Exercise brief ▸
Would you quote the material below from its first line through the line containing "const SEAT_BOTTOM_CHAMFER = 0.8;", exactly and with both ends included?

Source material ▸
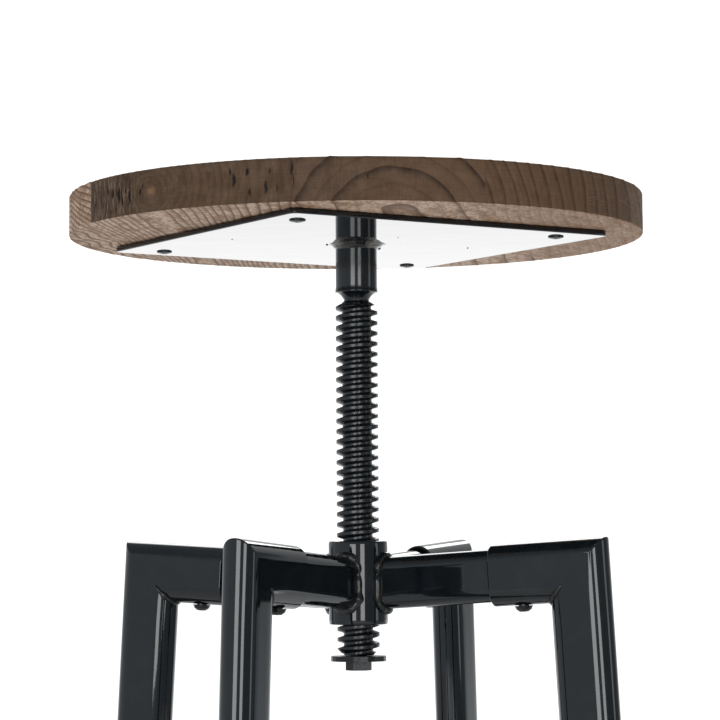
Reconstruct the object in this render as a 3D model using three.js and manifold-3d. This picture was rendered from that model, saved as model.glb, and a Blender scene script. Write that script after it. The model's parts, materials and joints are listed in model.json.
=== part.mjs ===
// Adjustable swivel stool. A round wooden seat stands on a threaded spindle that screws up and down in
// a hub, and four bent legs of flat-oval steel tube carry the hub.
// Millimetres, +Z up, origin on the floor under the middle of the hub. The first arm points along +X.
import * as THREE from 'three';
import { mergeVertices } from 'three/addons/utils/BufferGeometryUtils.js';
import Module from 'manifold-3d';

const wasm = await Module();
wasm.setup();

// Seat
const SEAT_TOP = 602;
const SEAT_DIAMETER = 333;
const SEAT_THICKNESS = 24;
const SEAT_TOP_ROUND = 1.8;
const SEAT_BOTTOM_CHAMFER = 0.8;

// Plate under the seat and its wood screws
const PLATE_SIDE = 209.5;
const PLATE_THICKNESS = 3;
const PLATE_CORNER = 4.5;
const PLATE_TURN = THREE.MathUtils.degToRad(12.4 - 45);
// The four holes are drilled a little askew of the plate.
const SCREW_TURN = PLATE_TURN - THREE.MathUtils.degToRad(2.5);
const SCREW_INSET = 21;
const SCREW_HEAD_DIAMETER = 9;
const SCREW_HEAD_HEIGHT = 1.4;
const SCREW_SHANK_DIAMETER = 4.2;
const SCREW_DEPTH = 15;
const SCREW_POINT = 4;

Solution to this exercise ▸
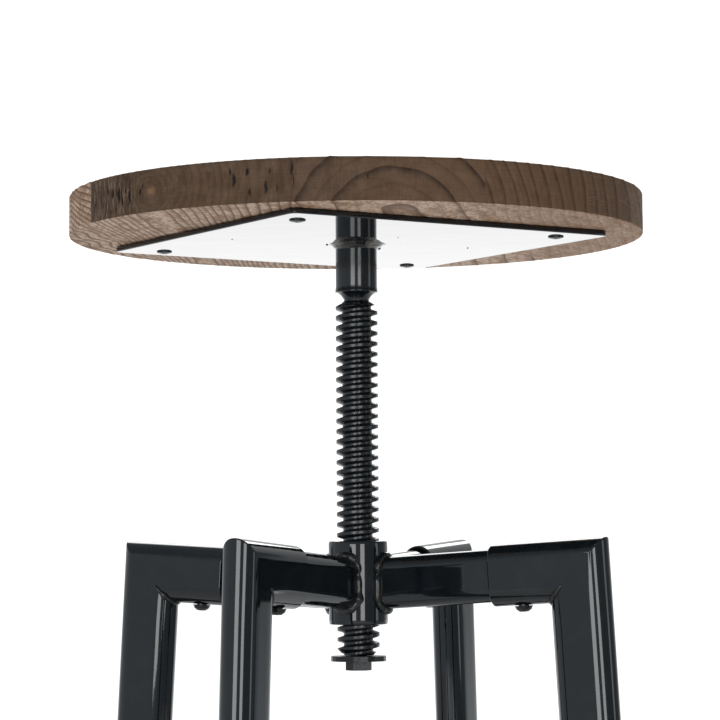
Reconstruct the object in this render as a 3D model using three.js and manifold-3d. This picture was rendered from that model, saved as model.glb, and a Blender scene script. Write that script after it. The model's parts, materials and joints are listed in model.json.
=== part.mjs ===
// Adjustable swivel stool. A round wooden seat stands on a threaded spindle that screws up and down in
// a hub, and four bent legs of flat-oval steel tube carry the hub.
// Millimetres, +Z up, origin on the floor under the middle of the hub. The first arm points along +X.
import * as THREE from 'three';
import { mergeVertices } from 'three/addons/utils/BufferGeometryUtils.js';
import Module from 'manifold-3d';

const wasm = await Module();
wasm.setup();

// Seat
const SEAT_TOP = 602;
const SEAT_DIAMETER = 333;
const SEAT_THICKNESS = 24;
const SEAT_TOP_ROUND = 1.8;
const SEAT_BOTTOM_CHAMFER = 0.8;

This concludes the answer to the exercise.